1/2 cup brown rice flour (75 gm, 2 5/8 oz.)
1/2 cup arrowroot starch (57 gm, 2 oz.)
12 egg whites, room temperature
1 1/2 teaspoons cream of tartar
1/4 teaspoon salt
1 tablespoon vanilla
**For a reduced sugar cake use: 
1/2 cup sugar (99 gm, 3 1/2 oz.)
3 teaspoons powdered stevia ( NuNaturals is my favorite brand) -- add to dry ingredients!
**For a regular cake use: 
1 cup sugar (198 gm, 7 oz.)

Directions:
Preheat oven to 325 degrees. Grease an angel food tube pan with non-stick cooking spray, or oil and then dust it with brown rice flour. To prevent further sticking at the bottom of the pan, you could line it with cut pieces of parchment paper. In a small bowl whisk together brown rice flour, arrowroot starch, and powdered stevia (if you are using it). In the bowl of your stand mixer, using the whisk attachment, whip egg whites until they are foamy (see notes below). Add in the cream of tartar and continue to mix until soft peaks form. Beat in the sugar a little at a time until stiff peaks form and the egg whites will look slightly glossy. Stop the mixer and remove the whisk attachment. Using a hand whisk slowly fold in the vanilla. Continuing to use the hand whisk, slowly fold in the flour mixture about 1/4 cup at a time. Slowly pour the cake batter into the greased and dusted tube pan. Bake for 50-55 minutes until the cake is golden brown and a toothpick inserted in the middle comes out clean, the sides of the cake will also pull away from the pan. Allow the cake to cool for 10-20 minutes. Run a knife around the edge of the cake and turn out onto a cake plate. Serve plain, with whipped cream or ice-cream, and since it's strawberry season... make sure to place a few slices strawberries on top! :-) Enjoy!

Carrie's Kitchen Notes:

  • Whipping Egg Whites: If you are not familiar with whipping egg whites and what each "stage" looks like, here is a good guide:  http://www.baking911.com/howto/egg_whites_beat.htm . Scroll to the bottom to see pictures of the foamy stage, soft peak stage, firm peak stage, etc... 
  • Brown rice flour/arrowroot starch: This cake is so adaptable you can use any whole grain you like.

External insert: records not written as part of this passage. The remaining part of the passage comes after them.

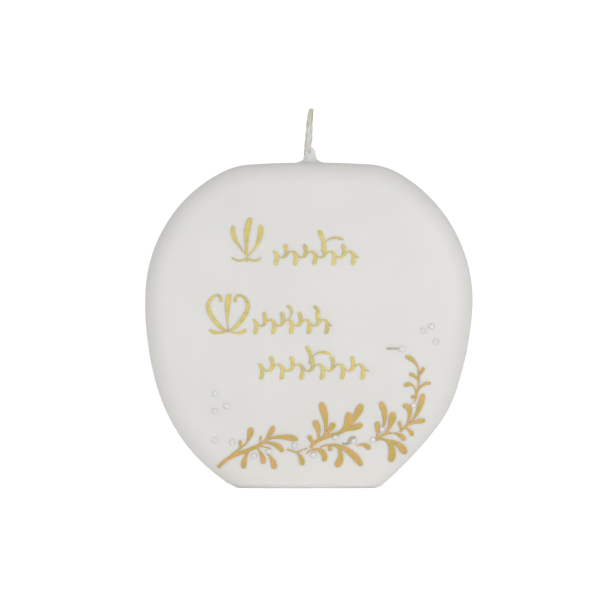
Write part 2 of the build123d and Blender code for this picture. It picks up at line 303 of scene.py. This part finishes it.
def remeshed(bm, voxel, smooth_steps, swell=0.0, lumps=()):
    """The bmesh as one voxel-remeshed, smoothed mesh. Frees the bmesh.

    A swell grows the mesh, or thins it if it is negative. The lumps are (size, height) pairs.
    """
    mesh = bpy.data.meshes.new("work")
    bm.to_mesh(mesh)
    bm.free()
    work = bpy.data.objects.new("work", mesh)
    bpy.context.scene.collection.objects.link(work)
    remesh = work.modifiers.new("remesh", "REMESH")
    remesh.mode = "VOXEL"
    remesh.voxel_size = voxel
    smooth = work.modifiers.new("smooth", "SMOOTH")
    smooth.factor = 0.5
    smooth.iterations = smooth_steps
    if swell:
        grow = work.modifiers.new("swell", "DISPLACE")
        grow.mid_level = 0
        grow.strength = swell
    for size, height in lumps:
        cloud = bpy.data.textures.new("lumps", "CLOUDS")
        cloud.noise_scale = size
        push = work.modifiers.new("lumps", "DISPLACE")
        push.texture = cloud
        push.texture_coords = "LOCAL"
        push.strength = height
    graph = bpy.context.evaluated_depsgraph_get()
    result = bpy.data.meshes.new_from_object(work.evaluated_get(graph))
    bpy.data.objects.remove(work)
    bpy.data.meshes.remove(mesh)
    return result


def ease(value, low, high):
    """0 below low, 1 above high, and a smooth step between them."""
    t = min(max((value - low) / (high - low), 0.0), 1.0)
    return t * t * (3 - 2 * t)


def turns(count, shift=0.0):
    """Evenly spaced angles round a full turn, moved on by a share of their step."""
    return [2 * math.pi * (k + shift) / count for k in range(count)]


def join_rings(bm, rings):
    """A closed skin over rings of vertices that all have the same count."""
    for low, high in zip(rings, rings[1:]):
        for k in range(len(low)):
            after = (k + 1) % len(low)
            bm.faces.new((low[k], low[after], high[after], high[k]))
    bm.faces.new(reversed(rings[0]))
    bm.faces.new(rings[-1])


def dome_depth(x, z):
    """How far the domed faces stand from the middle plane at x, z."""
    sphere = math.sqrt(FACE_RADIUS**2 - x**2 - (z - FACE_MIDDLE) ** 2)
    return sphere - FACE_RADIUS + DEPTH / 2


# ---------------------------------------------------------------- wax
# The turned-under lower edge. Its height, in millimetres, waves and falls to the right.
LIP_HEIGHT = 1.5
LIP_WAVES = ((0.15, 7 * MM, 1.0), (0.1, 3.1 * MM, 0.0))
LIP_FALL = 0.7
LIP_FALL_FROM = 4 * MM
LIP_FALL_TO = 26 * MM
LIP_TUCK_X = 0.02
LIP_TUCK_Y = 0.07

# How much the coat bulges over that edge, and between which heights above it the bulge ends.
BULGE = 0.16 * MM
BULGE_FROM = 0.3 * MM
BULGE_TO = 1.3 * MM

# Slow unevenness of a hand-dipped surface: noises as (cells per metre, share), their height in
# millimetres, and how much less it is on the front. The foot stays even.
WAVES = ((38, 0.6), (90, 0.25))
WAVE_HEIGHT = 0.32
FRONT_CALM = 0.26
FRONT_FROM = 16 * MM
FRONT_FULL = 19 * MM
FOOT_CALM = 8 * MM

# A vertex this close to a dome is put on it.
DOME_REACH = 0.07 * MM

# The part of the coat that make_root replaces, and the part along the foot that is cut finer.
COLLAR_RADIUS = 7.5 * MM
COLLAR_BASE = BODY_TOP - 1 * MM
FOOT_LOW = 0.1 * MM
FOOT_HIGH = 2.6 * MM
FOOT_CUTS = 3

# The cone and the plaited wick both start inside the coat.
INSIDE_COAT = BODY_TOP - 1.2 * MM

# The cone of wax round the wick, in millimetres: it falls off from its neck and sinks in at its
# edge.
CONE_HEIGHT = 3.7
CONE_NECK = 1.2
CONE_FALL = 1.3
CONE_SINK = 0.13
CONE_RADII = [0.3 + 0.25 * i for i in range(28)]
CONE_CORNERS = 48
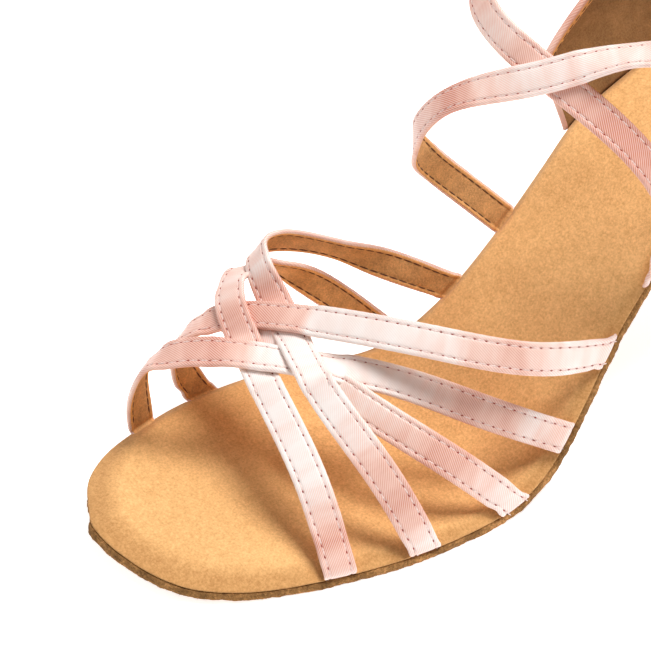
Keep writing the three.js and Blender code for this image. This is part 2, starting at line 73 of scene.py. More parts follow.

SO if you can't have rice, use sorghum, millet, or whatever pleases your palate! Simply make sure to use the same weight of flour. As with the brown rice flour, you can use whatever starch you prefer, EXCEPT potato starch. Potato starch is quite heavy so I would recommend either corn starch, tapioca starch, or even sweet rice flour. ADDITION: A reader wrote in and said she has never had any issues using potato starch in gluten free angel food cake. In my personal experience I've found potato starch to be a very heavy starch for baking purposes (and I do mean the starch not potato flour). Use your own judgement though, if it works for you that's fantastic!
  • Sugar: I made this lovely cake with less than half the sugar used in the original recipe and it still tastes quite sweet to me, especially with the addition of powdered stevia. Feel free to add additional sugar if you want a really sweet cake, or lessen it further. You do want a little sugar in the cake because it helps with the caramelization/ browning of the crust. I am not sure how well alternative sugars would work in this cake. 
  • Eggs: Sorry, you have to use egg whites... they are the base of this cake!
  • Variations: See notes in the post above for possible variations on this simple vanilla cake! There are so many wonderful flavors you could use! I'd love to know what you come up with! My favorites would be adding lemon zest, using almond extract, mini-chocolate chips, or even a lightly spiced angel food cake with cinnamon and nutmeg! 
  • Folding Techniques: When you're adding in the flours & the vanilla extract (or any flavor variation ingredients) use a whisk to SLOWLY fold in the ingredients . You whipped the eggs whites so they would have a wonderful texture & rise in the cake. You don't want to defeat all that hard work you did! If you quickly hand whisk/ fold in the last ingredients you can easily deflate your egg whites... and end up having a cake that doesn't rise well. So please take your time! Enjoy the process. And go make this cake!!